_TASK STATEMENT_
Show every line containing "from" by copying it.

--------------------------------

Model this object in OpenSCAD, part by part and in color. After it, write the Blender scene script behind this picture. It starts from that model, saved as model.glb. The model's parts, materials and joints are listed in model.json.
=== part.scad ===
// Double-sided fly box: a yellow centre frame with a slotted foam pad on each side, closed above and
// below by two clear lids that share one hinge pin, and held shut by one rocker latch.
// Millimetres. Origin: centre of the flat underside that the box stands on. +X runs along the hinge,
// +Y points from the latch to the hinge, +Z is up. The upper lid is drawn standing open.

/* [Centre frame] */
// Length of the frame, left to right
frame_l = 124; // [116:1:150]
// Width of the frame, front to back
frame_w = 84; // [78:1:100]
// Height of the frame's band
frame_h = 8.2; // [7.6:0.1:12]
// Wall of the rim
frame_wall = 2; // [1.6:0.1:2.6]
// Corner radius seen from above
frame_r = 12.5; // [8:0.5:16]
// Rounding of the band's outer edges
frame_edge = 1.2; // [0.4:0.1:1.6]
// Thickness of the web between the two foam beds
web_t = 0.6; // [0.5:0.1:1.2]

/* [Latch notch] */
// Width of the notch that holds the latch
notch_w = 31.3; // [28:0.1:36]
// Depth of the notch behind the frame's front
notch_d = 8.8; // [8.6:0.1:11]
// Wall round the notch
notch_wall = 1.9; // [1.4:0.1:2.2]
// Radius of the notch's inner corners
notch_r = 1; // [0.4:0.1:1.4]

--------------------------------

_OUTPUT_
Model this object in OpenSCAD, part by part and in color. After it, write the Blender scene script behind this picture. It starts from that model, saved as model.glb. The model's parts, materials and joints are listed in model.json.
// +Y points from the latch to the hinge, +Z is up. The upper lid is drawn standing open.
// Corner radius seen from above